• GIVEN RECORDS

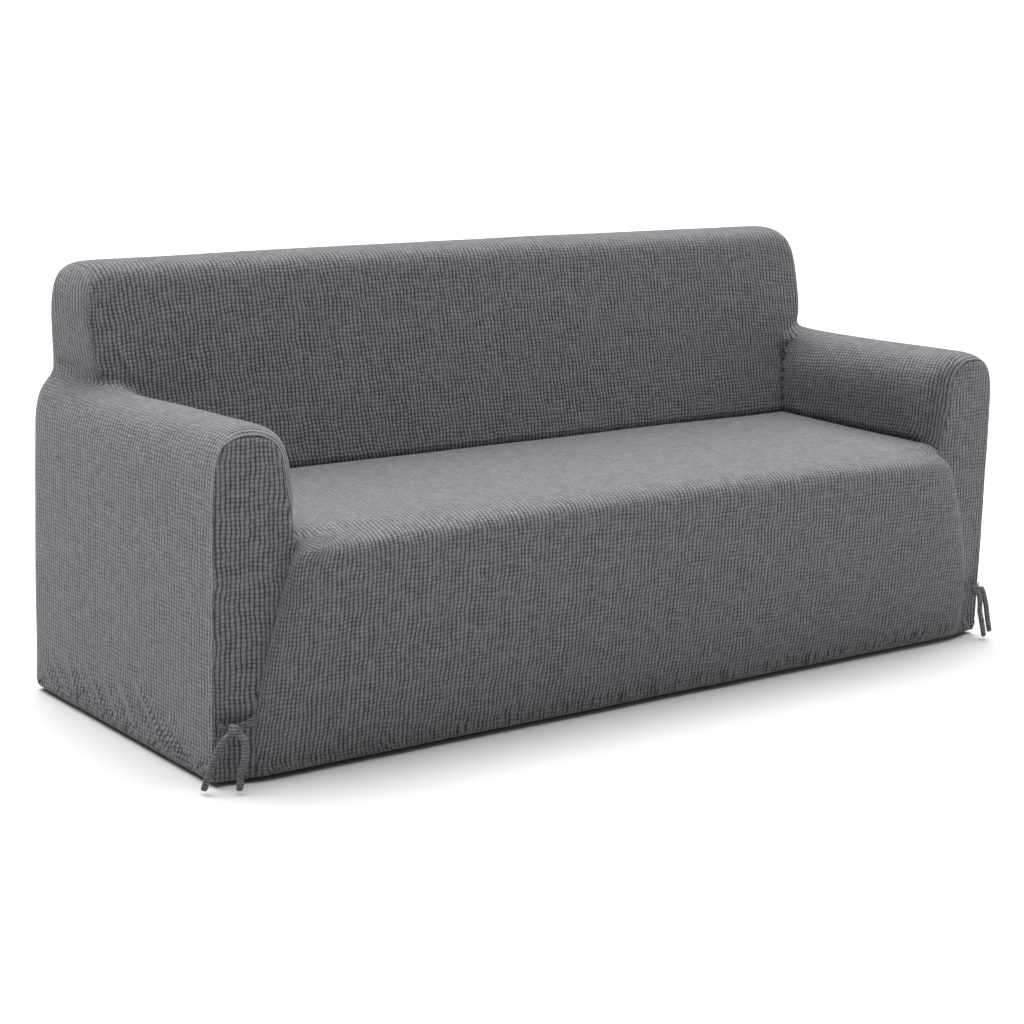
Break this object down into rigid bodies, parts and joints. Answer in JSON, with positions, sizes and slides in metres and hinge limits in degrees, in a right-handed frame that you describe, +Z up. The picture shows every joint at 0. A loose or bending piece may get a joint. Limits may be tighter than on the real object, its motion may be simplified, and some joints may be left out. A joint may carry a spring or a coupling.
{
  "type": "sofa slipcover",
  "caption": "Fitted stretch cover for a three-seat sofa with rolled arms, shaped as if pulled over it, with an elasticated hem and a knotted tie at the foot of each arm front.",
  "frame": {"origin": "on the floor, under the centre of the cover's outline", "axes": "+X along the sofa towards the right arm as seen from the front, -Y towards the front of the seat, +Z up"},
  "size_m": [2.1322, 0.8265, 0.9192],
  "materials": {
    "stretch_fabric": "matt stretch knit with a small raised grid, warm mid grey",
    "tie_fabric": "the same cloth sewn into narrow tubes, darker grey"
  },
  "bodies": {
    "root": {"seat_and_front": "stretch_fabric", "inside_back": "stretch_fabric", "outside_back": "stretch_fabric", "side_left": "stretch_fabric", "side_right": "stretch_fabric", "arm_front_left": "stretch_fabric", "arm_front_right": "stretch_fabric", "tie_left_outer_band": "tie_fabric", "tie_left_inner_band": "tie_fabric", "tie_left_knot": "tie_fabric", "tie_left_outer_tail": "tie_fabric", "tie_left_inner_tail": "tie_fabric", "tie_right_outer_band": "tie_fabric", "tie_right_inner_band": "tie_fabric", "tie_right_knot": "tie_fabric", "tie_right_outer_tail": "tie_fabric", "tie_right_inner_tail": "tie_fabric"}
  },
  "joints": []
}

...

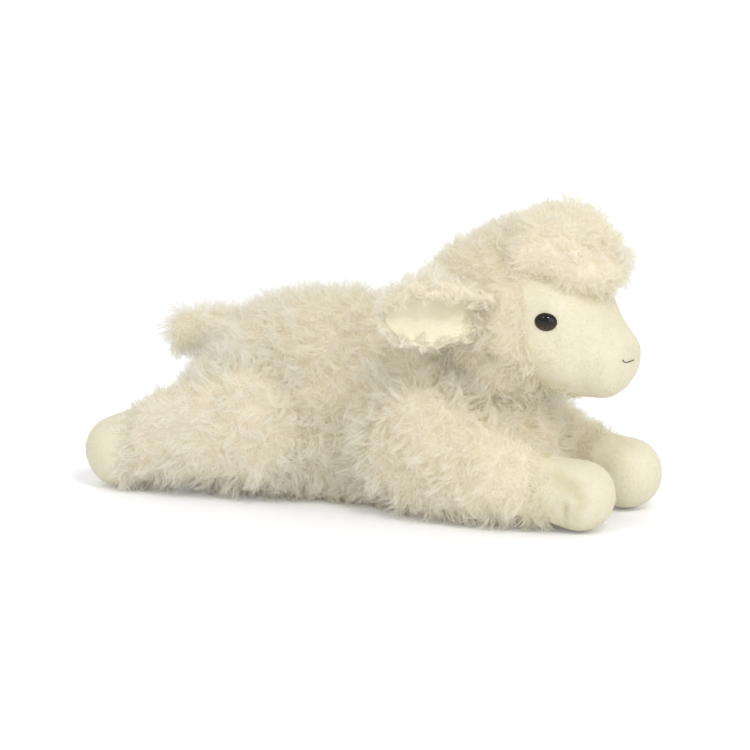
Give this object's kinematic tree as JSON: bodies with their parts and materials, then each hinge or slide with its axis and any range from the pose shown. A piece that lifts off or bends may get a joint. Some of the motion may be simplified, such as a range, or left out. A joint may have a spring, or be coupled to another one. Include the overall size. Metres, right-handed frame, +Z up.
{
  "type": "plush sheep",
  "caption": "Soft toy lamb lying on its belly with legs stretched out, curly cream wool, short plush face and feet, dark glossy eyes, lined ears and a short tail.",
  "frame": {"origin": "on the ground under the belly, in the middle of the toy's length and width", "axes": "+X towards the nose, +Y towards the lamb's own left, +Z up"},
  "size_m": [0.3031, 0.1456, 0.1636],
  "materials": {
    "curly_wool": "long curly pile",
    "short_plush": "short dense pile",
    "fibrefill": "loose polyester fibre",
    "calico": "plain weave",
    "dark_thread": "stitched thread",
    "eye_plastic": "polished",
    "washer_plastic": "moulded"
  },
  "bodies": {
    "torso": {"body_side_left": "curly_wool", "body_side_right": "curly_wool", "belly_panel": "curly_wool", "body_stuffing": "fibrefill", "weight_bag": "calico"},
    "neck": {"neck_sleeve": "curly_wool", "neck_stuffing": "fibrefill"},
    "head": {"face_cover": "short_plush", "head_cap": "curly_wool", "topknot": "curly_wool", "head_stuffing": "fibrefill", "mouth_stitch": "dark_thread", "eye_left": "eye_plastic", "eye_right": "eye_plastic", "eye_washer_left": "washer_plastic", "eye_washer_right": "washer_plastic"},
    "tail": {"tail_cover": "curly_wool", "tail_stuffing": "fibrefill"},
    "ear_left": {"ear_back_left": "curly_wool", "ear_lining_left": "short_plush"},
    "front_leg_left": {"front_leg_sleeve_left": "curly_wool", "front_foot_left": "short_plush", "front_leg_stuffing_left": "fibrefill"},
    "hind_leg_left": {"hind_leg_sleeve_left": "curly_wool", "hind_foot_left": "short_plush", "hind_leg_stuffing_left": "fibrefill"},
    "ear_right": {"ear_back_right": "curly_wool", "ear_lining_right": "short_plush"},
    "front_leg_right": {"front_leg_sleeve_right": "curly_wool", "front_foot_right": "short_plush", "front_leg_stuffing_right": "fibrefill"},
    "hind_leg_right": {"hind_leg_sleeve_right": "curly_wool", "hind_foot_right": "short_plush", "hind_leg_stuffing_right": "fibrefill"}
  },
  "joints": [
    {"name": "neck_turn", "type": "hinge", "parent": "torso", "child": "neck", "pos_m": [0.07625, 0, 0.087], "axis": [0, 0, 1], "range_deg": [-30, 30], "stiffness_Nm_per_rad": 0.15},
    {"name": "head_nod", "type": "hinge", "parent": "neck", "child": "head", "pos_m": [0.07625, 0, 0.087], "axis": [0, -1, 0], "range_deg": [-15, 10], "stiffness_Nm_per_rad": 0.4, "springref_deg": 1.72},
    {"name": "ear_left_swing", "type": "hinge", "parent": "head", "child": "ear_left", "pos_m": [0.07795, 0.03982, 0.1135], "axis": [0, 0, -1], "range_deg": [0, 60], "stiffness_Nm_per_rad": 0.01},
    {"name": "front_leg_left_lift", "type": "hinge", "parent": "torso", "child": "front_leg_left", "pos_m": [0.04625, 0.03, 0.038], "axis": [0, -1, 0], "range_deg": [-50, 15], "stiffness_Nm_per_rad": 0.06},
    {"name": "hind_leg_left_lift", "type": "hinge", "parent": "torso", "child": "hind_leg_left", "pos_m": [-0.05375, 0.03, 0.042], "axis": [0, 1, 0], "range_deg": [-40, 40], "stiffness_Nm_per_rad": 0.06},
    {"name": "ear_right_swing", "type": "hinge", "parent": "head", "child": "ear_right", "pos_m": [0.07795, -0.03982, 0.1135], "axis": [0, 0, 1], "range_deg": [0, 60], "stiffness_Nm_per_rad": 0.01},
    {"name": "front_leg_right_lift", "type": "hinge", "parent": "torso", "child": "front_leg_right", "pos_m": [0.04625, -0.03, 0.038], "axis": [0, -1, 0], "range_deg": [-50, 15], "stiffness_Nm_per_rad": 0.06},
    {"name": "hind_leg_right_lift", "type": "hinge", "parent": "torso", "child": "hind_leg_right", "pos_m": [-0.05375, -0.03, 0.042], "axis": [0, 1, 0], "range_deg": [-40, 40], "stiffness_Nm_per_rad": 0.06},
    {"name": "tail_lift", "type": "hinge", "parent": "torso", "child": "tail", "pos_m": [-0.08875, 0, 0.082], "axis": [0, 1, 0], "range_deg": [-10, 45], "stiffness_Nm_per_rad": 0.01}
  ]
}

• EXERCISE
Make a list of all lines in the data that contain "object".

• TASK ANSWER
Break this object down into rigid bodies, parts and joints. Answer in JSON, with positions, sizes and slides in metres and hinge limits in degrees, in a right-handed frame that you describe, +Z up. The picture shows every joint at 0. A loose or bending piece may get a joint. Limits may be tighter than on the real object, its motion may be simplified, and some joints may be left out. A joint may carry a spring or a coupling.
Give this object's kinematic tree as JSON: bodies with their parts and materials, then each hinge or slide with its axis and any range from the pose shown. A piece that lifts off or bends may get a joint. Some of the motion may be simplified, such as a range, or left out. A joint may have a spring, or be coupled to another one. Include the overall size. Metres, right-handed frame, +Z up.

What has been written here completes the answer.